The simplest way to begin to be our I is to work with attention. When our attention is not passive, not just absorbed into something happening around us, but is directed intentionally, it is our I that is directing our attention. Thus we can find our I in our attention, as our attention. The core practice of this consists of intentionally directing and holding our attention on something and of being the one who is directing our attention. In short, the practice is to be our attention.

Right now I am looking at a computer screen. Perhaps you are too. The screen is there in my vision. I am putting and holding my attention on the screen. It is almost as if there is a beam of attention going from me, from my I, to the screen. I am at the source of that beam of attention. I am the source of that beam of attention.

That I, my I, seems to come from my core, seems to be my core. As such, at first glance, it seems to be centered in me. But by repeated practice, by living with it, by becoming our I, a different and unexpected picture gradually emerges, namely that our I has no center. It is our center, but in itself has no center.

One approach to understanding this is by looking in terms of dimensions. Setting aside time, the world we live in has three dimensions: up-down, right-left, front-back. Our body is at the center of our experiential, three-dimensional world. And so it seems is our I. It seems that our I is somehow at the center of our body, though we cannot quite place it. And for good reason.

Our I is our will. Will does not exist in time and space. It comes from beyond time and space. It comes from beyond consciousness, as witnessed by the fact that our will, in the form of attention, can direct our consciousness, whereas everything else is within consciousness. So our will, our I, cannot be relegated to a particular point in space, cannot be said to have a center in our three-dimensional sense. Our I comes from a higher space of unimaginable freedom. That is why, in our deepest nature, we are free and pure.

Consider an hourglass, consisting of two bulbs and a neck connecting them. Our I is that neck, whereas will is the sand. The upper glass is an infinite source of will.
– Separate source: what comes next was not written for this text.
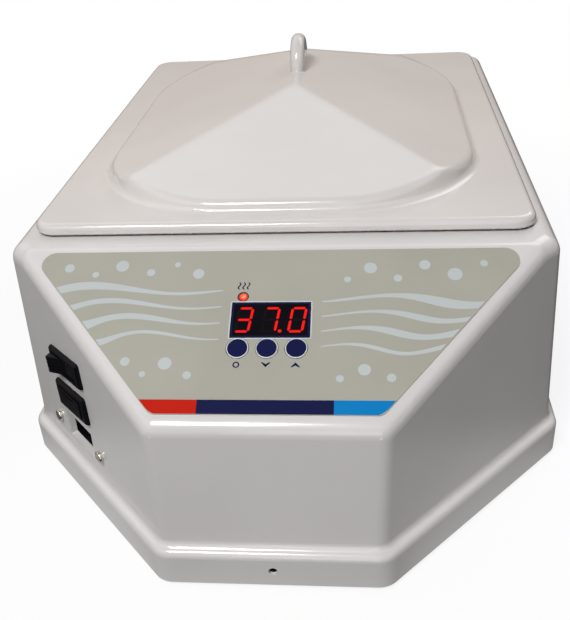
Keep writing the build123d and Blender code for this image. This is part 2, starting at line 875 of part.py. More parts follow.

The lower glass is our personality, where each particle of thought, emotion, and physical impulse claims its own will. The sand passing through the neck is our individual will, our I. To complete this picture, imagine that the upper bulb is infinite and that each human being is a different hourglass neck from the same infinite upper bulb, with each neck going to a separate lower bulb. From this we see that our I, seen from below, does appear to be our center, our core, but seen from above is really an opening to a higher reality, to the world of will.

True self or no-self? It depends on the perspective, as with the two sides of one coin. Below we are separate, above we are not. The One Life flows through us all.

For this week, please practice being your attention, being your I.